Models and diagrams can help here. For example, most schools have molecular modelling kits which can be adapted to show how molecules have altered and atoms have rearranged as a result of changes. Poster size diagrams can also be drawn by students to assist with their explanations.

Challenge some existing ideas
Although it is difficult to demonstrate the reversibility of chemical changes, students are very familiar with the need to recharge their mobile phones, cameras and other rechargeable devices. This could be simply discussed, although investigating the chemical reactions that power these devices could be a useful research project. A caveat here is that much of the available information can be very technical.

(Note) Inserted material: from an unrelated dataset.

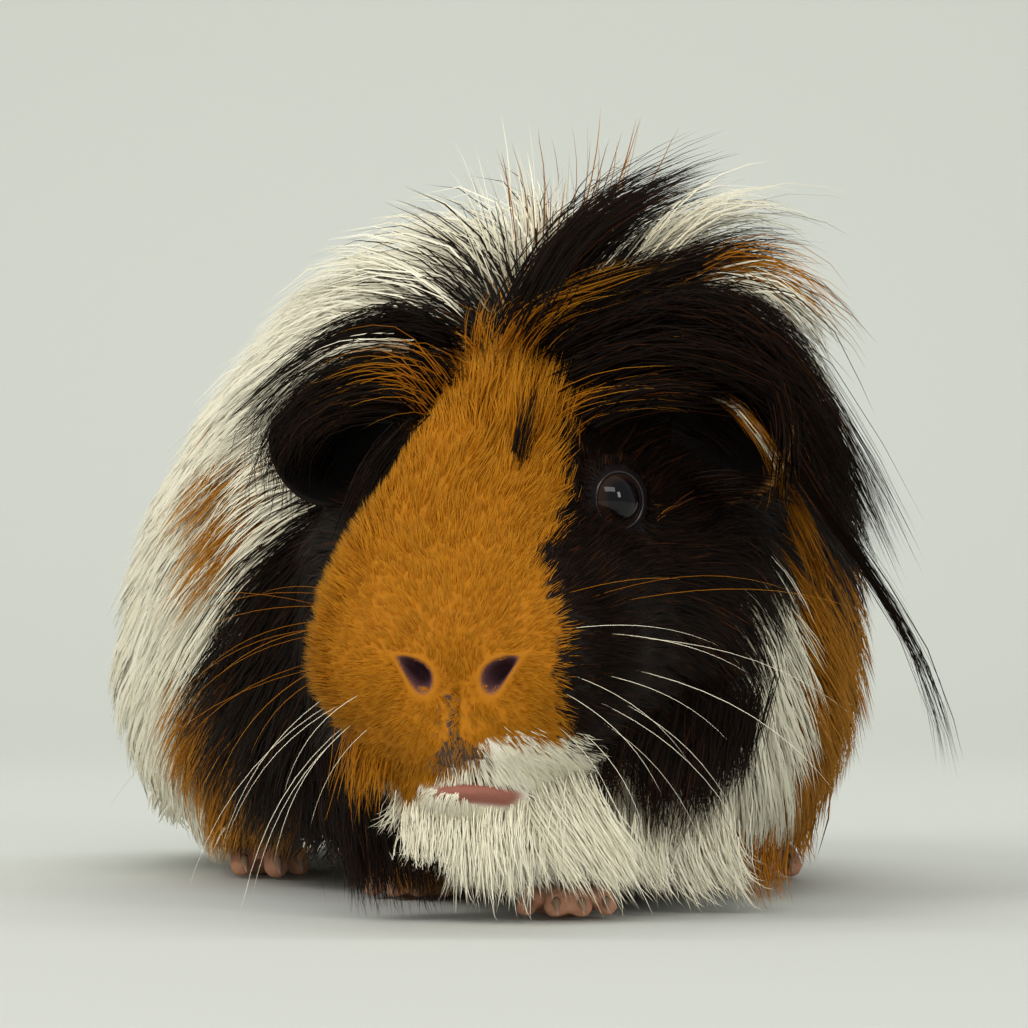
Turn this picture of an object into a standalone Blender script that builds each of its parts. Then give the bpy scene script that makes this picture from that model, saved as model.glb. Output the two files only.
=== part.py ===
"""A life-size guinea pig with a long, swept coat, at rest on the floor.

The solids follow the outside of the coat. The animal faces -Y with +Z up, and its head is turned
a little to its own right, while its body runs back to the left of the head. Lengths are in
millimetres until an object is made, and metres in the scene.
"""

import math

import bmesh
import bpy
import numpy as np
from mathutils import Matrix, Vector

MM = 0.001
GAP = 0.3  # between neighbouring solids

# --- Driving sizes -----------------------------------------------------------------------------

NOSE = Vector((-10.5, -122.0, 0.0))  # point of the floor under the tip of the nose
HEAD_TURN = math.radians(-11.0)  # the head's heading, about +Z, away from -Y
SPINE_X = 5.0  # where the spine runs at the shoulders
SPINE_LEAN = 0.235  # how far it moves to -X for each millimetre back, behind the shoulders
SHOULDER_AT = 90.0  # distance of the shoulders behind the nose
SPINE_BEND = 14.0  # how softly the spine turns there

EYE_RADIUS = 5.0
EYE_SIDE = 13.4  # from the head's middle plane to an eye's centre
EYE_BACK = 37.8  # behind the nose
EYE_HEIGHT = 60.2

EAR_REACH = 9.5  # half of the ear's length, from its root to its tip
EAR_HALF_WIDTH = 10.0
EAR_THICKNESS = 1.6
EAR_SIDE = 31.5
EAR_BACK = 59.0
EAR_HEIGHT = 69.0

TRUNK_FULLNESS = 4.0  # how square the sections are below their widest place; 2 is round
HEAD_FULLNESS = 2.5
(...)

Promote reflection on how students’ ideas have changed
Re-examining their original journal entries can promote reflection on how students' views have changed. Students can then apply their new ideas to more examples of change. Activities such as the following can be used to promote discussion of the kinds of change taking place and of the difficulties of classifying some changes as physical or chemical:

  • Dissolving metals in acid (magnesium and zinc) and testing the resultant gas.
  • Investigating limestone and acid reactions (the production of limestone caves - what sort of change is this?)
  • Adding zinc to copper sulfate solution and observing the colour changes that take place.
  • Comparing the setting of water-based glues such as Clag and Aquadhere with two pack adhesives such as Araldite. The former works by evaporation of the solvent (water) and is reversible; the latter involves a chemical reaction (a thermosetting poly​merisation reaction) between the two components and is not reversible.